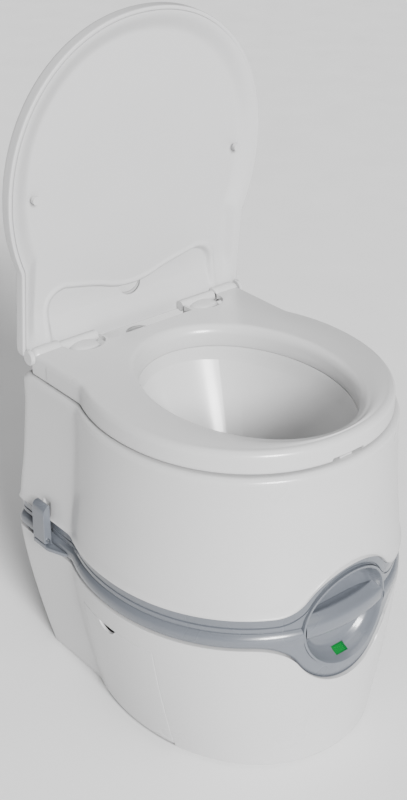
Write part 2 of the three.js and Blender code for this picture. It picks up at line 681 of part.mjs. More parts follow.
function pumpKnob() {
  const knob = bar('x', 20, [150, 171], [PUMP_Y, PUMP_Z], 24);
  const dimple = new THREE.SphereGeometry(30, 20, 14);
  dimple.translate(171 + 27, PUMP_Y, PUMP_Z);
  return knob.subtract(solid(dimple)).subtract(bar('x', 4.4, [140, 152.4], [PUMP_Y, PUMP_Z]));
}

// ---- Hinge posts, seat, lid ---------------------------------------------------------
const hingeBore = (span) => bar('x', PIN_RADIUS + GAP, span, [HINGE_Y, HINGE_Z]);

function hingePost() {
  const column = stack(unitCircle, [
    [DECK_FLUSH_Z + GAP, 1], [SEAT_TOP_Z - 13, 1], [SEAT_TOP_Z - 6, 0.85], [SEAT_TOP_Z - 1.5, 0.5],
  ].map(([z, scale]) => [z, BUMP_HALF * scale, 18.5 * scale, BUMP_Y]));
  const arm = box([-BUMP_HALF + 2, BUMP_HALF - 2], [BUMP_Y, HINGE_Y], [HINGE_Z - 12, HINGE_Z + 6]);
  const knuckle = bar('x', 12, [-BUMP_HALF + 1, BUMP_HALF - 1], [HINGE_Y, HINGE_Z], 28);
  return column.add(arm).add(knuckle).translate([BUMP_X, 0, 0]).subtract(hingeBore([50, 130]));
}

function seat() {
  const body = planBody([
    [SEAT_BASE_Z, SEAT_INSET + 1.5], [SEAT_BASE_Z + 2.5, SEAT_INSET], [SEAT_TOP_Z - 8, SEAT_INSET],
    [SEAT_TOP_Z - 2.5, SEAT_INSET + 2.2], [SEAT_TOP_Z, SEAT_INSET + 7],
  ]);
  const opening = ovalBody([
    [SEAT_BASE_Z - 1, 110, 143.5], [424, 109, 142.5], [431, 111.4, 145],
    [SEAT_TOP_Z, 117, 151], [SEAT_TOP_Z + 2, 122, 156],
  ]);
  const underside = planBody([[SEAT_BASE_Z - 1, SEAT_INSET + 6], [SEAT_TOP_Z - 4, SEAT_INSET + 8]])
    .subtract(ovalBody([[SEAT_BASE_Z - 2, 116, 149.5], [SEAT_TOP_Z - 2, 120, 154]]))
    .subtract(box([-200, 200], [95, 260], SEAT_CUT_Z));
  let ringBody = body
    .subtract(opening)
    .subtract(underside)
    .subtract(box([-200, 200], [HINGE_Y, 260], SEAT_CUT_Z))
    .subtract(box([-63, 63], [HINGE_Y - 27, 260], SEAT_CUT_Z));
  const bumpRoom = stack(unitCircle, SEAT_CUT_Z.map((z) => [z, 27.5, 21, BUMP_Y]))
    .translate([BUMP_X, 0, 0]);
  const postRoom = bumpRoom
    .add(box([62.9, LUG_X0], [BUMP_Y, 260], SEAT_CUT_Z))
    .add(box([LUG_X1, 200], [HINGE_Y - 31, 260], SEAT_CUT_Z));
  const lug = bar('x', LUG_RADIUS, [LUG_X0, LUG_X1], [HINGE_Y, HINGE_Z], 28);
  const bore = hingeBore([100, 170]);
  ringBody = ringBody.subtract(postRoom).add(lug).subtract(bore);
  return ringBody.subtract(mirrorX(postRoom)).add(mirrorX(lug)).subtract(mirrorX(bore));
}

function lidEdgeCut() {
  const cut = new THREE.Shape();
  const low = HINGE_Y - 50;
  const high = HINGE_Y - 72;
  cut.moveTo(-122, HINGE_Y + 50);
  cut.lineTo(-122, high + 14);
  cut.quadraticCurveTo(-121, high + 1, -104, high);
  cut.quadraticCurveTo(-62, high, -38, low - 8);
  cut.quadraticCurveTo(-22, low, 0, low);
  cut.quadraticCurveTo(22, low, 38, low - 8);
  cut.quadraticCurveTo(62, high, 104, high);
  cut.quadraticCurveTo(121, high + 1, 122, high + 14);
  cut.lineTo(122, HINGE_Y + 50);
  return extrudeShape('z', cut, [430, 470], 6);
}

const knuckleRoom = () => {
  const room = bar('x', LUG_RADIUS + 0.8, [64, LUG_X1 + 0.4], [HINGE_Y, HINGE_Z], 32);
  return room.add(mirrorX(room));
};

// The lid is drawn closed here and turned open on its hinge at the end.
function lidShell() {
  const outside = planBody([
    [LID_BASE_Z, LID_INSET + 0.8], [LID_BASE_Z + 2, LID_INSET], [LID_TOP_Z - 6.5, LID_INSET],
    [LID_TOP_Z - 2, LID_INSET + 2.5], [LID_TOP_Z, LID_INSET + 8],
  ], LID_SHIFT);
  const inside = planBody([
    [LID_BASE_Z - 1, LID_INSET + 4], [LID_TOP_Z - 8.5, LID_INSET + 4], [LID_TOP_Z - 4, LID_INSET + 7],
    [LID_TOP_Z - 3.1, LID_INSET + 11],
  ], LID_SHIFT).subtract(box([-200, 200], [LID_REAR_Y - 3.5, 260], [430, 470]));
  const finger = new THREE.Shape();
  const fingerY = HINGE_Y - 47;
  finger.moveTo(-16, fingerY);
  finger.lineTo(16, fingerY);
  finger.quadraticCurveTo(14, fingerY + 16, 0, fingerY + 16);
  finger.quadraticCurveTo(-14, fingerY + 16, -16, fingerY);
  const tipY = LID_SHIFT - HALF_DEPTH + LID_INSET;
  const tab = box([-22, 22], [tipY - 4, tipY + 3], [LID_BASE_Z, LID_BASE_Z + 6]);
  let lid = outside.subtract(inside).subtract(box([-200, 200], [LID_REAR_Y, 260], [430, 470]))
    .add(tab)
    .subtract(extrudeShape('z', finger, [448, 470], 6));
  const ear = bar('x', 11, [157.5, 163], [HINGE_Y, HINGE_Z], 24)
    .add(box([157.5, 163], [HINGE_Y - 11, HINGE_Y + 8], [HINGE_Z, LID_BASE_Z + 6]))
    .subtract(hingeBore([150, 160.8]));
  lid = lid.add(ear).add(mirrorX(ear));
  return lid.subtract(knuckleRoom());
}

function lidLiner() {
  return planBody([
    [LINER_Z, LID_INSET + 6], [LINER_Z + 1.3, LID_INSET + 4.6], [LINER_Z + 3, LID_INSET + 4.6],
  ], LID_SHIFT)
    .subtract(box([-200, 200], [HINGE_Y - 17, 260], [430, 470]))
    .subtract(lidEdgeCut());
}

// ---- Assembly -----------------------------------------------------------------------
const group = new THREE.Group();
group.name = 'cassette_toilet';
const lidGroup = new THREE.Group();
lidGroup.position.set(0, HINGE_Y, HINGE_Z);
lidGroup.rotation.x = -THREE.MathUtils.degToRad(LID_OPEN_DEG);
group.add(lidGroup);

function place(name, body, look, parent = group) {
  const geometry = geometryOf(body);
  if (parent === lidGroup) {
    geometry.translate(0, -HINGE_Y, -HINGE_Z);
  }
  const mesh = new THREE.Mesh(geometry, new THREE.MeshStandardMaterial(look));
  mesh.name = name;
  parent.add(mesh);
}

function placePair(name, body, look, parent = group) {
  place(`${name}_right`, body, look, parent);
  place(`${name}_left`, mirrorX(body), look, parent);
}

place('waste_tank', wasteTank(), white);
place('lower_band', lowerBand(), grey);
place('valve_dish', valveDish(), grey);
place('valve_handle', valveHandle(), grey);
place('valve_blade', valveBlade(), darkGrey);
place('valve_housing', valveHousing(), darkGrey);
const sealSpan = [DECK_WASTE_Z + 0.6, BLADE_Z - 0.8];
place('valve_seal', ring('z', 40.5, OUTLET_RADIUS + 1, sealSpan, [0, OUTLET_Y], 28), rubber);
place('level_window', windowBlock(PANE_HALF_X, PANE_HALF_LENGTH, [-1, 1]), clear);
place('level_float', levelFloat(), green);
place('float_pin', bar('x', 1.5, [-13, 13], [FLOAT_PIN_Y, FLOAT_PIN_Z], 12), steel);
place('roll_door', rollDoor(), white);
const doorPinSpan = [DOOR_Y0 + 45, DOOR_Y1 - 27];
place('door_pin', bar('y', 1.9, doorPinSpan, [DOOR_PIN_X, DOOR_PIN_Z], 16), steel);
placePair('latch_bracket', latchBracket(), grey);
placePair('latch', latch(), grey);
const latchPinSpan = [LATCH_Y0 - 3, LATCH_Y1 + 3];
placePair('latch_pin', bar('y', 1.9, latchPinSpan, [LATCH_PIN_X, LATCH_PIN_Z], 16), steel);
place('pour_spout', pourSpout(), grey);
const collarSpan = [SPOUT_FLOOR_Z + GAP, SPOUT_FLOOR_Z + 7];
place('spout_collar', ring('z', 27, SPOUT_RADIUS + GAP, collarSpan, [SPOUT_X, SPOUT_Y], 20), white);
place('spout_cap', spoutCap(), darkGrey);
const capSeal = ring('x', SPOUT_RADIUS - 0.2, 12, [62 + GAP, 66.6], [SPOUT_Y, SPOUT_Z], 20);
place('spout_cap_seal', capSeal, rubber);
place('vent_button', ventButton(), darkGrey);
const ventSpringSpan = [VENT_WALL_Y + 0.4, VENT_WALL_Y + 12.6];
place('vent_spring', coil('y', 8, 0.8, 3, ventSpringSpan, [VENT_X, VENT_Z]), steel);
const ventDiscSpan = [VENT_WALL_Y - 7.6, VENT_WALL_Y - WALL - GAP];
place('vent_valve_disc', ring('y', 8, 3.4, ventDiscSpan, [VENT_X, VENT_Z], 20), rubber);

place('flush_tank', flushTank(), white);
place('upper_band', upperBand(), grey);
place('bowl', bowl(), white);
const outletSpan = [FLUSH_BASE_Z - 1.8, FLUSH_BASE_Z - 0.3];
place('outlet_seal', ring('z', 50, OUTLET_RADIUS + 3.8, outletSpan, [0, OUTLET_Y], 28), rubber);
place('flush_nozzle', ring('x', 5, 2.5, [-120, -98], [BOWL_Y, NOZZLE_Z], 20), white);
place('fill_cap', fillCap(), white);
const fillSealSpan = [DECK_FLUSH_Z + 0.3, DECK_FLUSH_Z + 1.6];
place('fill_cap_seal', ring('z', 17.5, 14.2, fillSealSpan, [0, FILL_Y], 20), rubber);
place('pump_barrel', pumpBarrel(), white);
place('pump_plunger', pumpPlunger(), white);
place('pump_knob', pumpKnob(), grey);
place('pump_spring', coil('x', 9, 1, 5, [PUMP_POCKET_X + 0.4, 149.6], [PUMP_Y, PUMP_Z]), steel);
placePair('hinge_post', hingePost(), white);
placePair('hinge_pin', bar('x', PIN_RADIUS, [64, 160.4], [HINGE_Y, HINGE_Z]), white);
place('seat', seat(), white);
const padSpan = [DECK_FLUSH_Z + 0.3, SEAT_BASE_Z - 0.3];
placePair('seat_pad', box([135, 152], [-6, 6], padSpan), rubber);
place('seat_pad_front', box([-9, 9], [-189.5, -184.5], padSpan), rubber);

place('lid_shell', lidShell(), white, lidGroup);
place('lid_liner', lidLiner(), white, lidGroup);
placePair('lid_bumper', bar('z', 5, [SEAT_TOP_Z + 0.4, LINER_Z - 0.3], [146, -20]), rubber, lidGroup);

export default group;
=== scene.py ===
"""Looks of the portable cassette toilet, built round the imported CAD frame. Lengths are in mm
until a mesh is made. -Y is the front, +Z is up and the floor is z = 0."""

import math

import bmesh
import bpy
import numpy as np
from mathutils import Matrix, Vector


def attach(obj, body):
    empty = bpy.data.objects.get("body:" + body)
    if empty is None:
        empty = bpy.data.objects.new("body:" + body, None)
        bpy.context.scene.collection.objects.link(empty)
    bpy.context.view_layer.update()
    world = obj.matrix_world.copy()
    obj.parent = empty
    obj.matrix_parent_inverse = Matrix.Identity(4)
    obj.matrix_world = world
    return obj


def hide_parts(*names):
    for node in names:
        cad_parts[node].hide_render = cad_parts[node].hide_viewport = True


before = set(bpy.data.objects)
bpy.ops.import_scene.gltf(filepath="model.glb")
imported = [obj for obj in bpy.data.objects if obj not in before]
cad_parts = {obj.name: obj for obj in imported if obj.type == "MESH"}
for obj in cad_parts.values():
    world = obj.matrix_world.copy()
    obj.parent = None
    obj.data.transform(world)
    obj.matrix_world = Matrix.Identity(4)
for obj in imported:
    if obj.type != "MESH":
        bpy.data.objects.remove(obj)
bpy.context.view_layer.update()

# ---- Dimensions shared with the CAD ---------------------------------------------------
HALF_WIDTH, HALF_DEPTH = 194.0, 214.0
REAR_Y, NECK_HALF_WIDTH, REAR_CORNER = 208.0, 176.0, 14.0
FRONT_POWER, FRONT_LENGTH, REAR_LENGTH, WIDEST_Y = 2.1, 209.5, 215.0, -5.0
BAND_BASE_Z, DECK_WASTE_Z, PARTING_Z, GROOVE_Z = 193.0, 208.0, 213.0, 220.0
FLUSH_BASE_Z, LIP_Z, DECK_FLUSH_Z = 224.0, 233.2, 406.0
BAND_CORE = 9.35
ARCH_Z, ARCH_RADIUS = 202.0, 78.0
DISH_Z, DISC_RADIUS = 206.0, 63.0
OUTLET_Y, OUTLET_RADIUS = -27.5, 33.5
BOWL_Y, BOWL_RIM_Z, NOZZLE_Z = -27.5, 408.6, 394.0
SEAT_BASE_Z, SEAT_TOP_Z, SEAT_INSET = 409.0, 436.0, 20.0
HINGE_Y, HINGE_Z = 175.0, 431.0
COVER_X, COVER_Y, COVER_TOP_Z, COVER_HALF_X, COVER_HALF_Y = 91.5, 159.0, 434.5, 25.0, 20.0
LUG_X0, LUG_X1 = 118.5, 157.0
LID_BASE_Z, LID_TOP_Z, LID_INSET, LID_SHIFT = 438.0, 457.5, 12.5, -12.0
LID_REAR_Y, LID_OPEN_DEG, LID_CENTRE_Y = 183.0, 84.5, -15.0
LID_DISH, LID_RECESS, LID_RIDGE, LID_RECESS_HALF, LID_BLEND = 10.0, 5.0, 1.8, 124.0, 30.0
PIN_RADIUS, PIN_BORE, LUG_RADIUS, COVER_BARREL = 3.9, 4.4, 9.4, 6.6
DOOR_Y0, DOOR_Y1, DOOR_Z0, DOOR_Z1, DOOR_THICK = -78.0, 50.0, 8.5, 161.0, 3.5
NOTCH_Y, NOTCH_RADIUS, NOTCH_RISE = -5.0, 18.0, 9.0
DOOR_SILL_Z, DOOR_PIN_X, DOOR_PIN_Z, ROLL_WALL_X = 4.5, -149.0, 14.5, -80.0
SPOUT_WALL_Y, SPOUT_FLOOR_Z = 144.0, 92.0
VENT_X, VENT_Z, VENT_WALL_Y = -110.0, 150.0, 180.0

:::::

- **EXERCISE**
Your task is to repeat exactly the lines from the one that contains "place('lid_shell', lidShell(), white, lidGroup);" through the one that contains "before = set(bpy.data.objects)", with both end lines included.

- **RESPONSE**
place('lid_shell', lidShell(), white, lidGroup);
place('lid_liner', lidLiner(), white, lidGroup);
placePair('lid_bumper', bar('z', 5, [SEAT_TOP_Z + 0.4, LINER_Z - 0.3], [146, -20]), rubber, lidGroup);

export default group;
=== scene.py ===
"""Looks of the portable cassette toilet, built round the imported CAD frame. Lengths are in mm
until a mesh is made. -Y is the front, +Z is up and the floor is z = 0."""

import math

import bmesh
import bpy
import numpy as np
from mathutils import Matrix, Vector


def attach(obj, body):
    empty = bpy.data.objects.get("body:" + body)
    if empty is None:
        empty = bpy.data.objects.new("body:" + body, None)
        bpy.context.scene.collection.objects.link(empty)
    bpy.context.view_layer.update()
    world = obj.matrix_world.copy()
    obj.parent = empty
    obj.matrix_parent_inverse = Matrix.Identity(4)
    obj.matrix_world = world
    return obj


def hide_parts(*names):
    for node in names:
        cad_parts[node].hide_render = cad_parts[node].hide_viewport = True


before = set(bpy.data.objects)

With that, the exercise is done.